Здесь происходит последняя "пермская" сцена "Детства Люверс":

"Было приказано повести детей в буфет. /…/ Они сидели у одного из окон, которые были так пыльны, так чопорны и так огромны, что казались какими-то учреждениями из бутылочного стекла, где нельзя оставаться в шапке. Девочка видела: за окном не улица, а тоже комната, только серьезнее и угрюмее, чем эта - в графине, и в ту комнату медленно въезжают паровозы и останавливаются, наведя мраку; а когда они уезжают и очищают комнату, то оказывается, что это не комната, потому что там есть небо, за столбиками, и на той стороне - горка, и деревянные дома, и туда идут, удаляясь, люди"10. Из окон вокзала Женя видит улицу, идущую вверх, в Разгуляй - первогород. Это Соликамская, современная Горького. Видит старые деревянные кварталы Перми на Егошихинской горке. Здесь впервые в прозе Пастернака возникает образ города, "идущего в гору". "Город на горе" - колыбель Жениного детства - прощается с девочкой, с тем чтобы открыться другому главному герою Пастернака - Юрию Живаго.

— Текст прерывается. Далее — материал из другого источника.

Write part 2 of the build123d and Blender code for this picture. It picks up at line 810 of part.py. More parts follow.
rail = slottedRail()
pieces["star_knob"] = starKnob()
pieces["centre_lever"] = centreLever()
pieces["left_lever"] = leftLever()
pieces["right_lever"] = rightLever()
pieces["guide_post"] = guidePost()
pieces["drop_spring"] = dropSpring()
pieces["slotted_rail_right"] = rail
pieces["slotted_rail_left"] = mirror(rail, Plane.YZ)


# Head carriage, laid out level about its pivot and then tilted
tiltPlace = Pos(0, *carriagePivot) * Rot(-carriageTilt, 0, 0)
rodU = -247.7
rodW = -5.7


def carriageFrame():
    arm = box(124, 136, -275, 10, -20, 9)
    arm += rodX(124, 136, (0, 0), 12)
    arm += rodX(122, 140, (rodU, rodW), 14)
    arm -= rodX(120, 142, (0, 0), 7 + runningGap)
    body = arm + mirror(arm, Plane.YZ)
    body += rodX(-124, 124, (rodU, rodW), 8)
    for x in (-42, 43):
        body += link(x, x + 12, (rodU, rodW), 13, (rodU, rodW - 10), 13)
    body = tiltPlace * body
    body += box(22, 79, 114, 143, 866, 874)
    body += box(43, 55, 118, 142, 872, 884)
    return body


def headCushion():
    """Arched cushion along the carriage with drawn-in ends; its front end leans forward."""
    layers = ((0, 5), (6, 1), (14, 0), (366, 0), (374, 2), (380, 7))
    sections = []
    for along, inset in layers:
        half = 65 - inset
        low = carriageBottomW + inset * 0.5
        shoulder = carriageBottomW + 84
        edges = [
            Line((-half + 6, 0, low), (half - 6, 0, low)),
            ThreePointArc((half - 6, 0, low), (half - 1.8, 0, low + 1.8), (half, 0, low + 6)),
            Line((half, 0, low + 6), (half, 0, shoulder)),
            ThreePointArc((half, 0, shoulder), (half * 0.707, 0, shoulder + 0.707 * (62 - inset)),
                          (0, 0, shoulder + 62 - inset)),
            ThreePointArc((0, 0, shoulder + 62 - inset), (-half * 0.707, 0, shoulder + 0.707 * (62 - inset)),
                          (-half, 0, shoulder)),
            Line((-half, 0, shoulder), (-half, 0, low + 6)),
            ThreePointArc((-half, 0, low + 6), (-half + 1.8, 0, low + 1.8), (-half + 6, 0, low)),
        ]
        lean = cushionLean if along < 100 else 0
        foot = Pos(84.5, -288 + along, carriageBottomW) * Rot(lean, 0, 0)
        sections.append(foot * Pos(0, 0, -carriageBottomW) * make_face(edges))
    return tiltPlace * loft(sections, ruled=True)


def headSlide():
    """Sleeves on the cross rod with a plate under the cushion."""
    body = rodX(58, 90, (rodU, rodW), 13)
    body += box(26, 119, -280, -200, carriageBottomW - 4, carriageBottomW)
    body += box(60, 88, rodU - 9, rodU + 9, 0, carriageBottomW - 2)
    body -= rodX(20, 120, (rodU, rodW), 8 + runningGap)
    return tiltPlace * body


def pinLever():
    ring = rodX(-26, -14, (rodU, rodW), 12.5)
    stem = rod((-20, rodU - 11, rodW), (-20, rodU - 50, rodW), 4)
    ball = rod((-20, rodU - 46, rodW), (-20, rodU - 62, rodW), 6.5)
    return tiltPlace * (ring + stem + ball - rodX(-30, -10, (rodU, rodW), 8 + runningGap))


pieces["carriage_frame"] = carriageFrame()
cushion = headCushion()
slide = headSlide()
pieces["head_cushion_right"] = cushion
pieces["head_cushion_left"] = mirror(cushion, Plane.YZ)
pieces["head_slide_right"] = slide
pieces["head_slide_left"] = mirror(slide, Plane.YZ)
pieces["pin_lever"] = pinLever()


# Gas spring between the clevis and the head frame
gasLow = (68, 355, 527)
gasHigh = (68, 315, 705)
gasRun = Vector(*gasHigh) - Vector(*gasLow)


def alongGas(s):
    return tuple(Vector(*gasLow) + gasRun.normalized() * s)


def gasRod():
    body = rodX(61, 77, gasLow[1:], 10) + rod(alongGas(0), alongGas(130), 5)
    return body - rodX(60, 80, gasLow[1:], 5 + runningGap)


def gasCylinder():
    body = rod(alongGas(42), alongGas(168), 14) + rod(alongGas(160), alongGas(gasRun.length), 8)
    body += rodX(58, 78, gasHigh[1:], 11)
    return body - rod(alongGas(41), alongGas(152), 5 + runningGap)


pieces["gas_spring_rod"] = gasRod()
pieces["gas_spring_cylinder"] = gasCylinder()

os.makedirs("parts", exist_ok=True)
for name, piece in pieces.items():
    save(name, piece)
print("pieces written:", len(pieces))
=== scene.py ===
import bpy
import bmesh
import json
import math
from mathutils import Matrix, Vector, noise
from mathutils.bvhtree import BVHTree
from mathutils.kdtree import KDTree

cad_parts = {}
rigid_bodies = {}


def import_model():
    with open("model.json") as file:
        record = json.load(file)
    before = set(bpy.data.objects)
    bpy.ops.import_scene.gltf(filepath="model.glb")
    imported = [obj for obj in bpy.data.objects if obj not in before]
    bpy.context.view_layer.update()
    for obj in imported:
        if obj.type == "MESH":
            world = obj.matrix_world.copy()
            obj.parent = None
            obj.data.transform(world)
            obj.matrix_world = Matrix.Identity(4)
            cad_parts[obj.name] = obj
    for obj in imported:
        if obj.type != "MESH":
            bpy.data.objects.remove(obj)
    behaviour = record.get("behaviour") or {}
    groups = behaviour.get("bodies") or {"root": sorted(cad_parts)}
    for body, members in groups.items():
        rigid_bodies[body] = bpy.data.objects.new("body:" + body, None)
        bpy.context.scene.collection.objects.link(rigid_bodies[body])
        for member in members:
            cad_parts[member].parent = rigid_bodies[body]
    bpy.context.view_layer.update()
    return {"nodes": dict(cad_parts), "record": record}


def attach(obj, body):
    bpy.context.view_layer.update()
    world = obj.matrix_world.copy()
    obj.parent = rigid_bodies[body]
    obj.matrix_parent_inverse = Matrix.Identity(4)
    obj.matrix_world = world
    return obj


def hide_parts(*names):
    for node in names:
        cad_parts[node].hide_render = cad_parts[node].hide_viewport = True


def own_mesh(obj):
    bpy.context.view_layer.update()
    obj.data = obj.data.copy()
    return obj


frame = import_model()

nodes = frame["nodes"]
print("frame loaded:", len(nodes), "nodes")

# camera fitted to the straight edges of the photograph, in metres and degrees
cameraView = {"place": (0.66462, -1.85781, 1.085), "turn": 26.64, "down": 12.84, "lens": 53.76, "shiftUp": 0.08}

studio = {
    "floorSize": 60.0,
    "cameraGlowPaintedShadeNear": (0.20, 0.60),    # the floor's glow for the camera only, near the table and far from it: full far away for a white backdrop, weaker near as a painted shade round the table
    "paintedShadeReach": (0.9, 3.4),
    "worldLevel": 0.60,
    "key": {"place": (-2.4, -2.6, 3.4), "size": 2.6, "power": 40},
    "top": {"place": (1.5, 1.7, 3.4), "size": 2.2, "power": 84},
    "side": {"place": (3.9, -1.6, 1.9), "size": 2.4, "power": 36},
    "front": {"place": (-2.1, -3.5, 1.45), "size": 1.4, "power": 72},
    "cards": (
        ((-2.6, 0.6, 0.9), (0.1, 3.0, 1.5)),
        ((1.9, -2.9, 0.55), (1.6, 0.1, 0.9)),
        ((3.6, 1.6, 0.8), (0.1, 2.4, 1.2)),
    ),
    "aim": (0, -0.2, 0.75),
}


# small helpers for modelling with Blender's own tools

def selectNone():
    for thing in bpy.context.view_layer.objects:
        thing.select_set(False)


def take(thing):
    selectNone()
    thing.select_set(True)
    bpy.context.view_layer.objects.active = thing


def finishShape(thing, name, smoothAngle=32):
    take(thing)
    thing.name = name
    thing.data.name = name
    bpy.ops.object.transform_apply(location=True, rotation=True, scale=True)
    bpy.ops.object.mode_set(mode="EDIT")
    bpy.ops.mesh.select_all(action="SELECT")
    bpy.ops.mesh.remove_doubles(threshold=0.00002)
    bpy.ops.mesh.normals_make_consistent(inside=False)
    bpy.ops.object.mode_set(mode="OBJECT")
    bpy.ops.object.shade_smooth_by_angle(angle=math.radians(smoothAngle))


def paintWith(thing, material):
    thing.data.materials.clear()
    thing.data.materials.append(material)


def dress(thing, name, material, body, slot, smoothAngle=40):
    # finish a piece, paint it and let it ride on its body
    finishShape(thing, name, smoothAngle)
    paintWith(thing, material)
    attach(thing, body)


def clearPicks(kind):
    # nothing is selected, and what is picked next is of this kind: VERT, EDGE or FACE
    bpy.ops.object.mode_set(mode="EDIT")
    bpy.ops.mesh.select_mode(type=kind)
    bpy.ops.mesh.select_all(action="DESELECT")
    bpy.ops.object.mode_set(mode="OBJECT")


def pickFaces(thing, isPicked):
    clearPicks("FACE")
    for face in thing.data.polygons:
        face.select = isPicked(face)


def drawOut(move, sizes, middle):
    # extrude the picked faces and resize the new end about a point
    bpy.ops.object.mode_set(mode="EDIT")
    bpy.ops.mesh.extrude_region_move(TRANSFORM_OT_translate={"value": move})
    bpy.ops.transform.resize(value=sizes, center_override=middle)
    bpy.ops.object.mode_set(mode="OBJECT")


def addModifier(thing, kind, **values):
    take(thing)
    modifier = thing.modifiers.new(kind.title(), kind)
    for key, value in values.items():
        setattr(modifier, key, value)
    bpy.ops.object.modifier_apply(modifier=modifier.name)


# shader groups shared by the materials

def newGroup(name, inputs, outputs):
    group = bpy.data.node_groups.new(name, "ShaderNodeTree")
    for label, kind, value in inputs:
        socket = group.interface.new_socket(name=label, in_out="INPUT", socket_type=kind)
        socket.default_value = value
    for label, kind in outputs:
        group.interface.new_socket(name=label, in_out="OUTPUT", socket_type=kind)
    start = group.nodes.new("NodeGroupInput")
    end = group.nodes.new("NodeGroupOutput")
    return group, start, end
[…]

В романе панорама Юрятина разворачивается со станции Развилье такой, какой неоднократно ее видел Пастернак, въезжая в город с горнозаводского направления. Попробуем представить тот абрис Перми, что сохранился в памяти поэта в 1916 году и вновь воскреснул спустя десятки лет в повести, а затем романе. Стоит отметить, что в "Детстве Люверс" черты Перми, (ландшафт, микротопонимика) достаточно конкретны, в романе "Доктор Живаго" этого нет. В романе создано особое художественное пространство, в котором можно только угадать приметы территории, породившей его.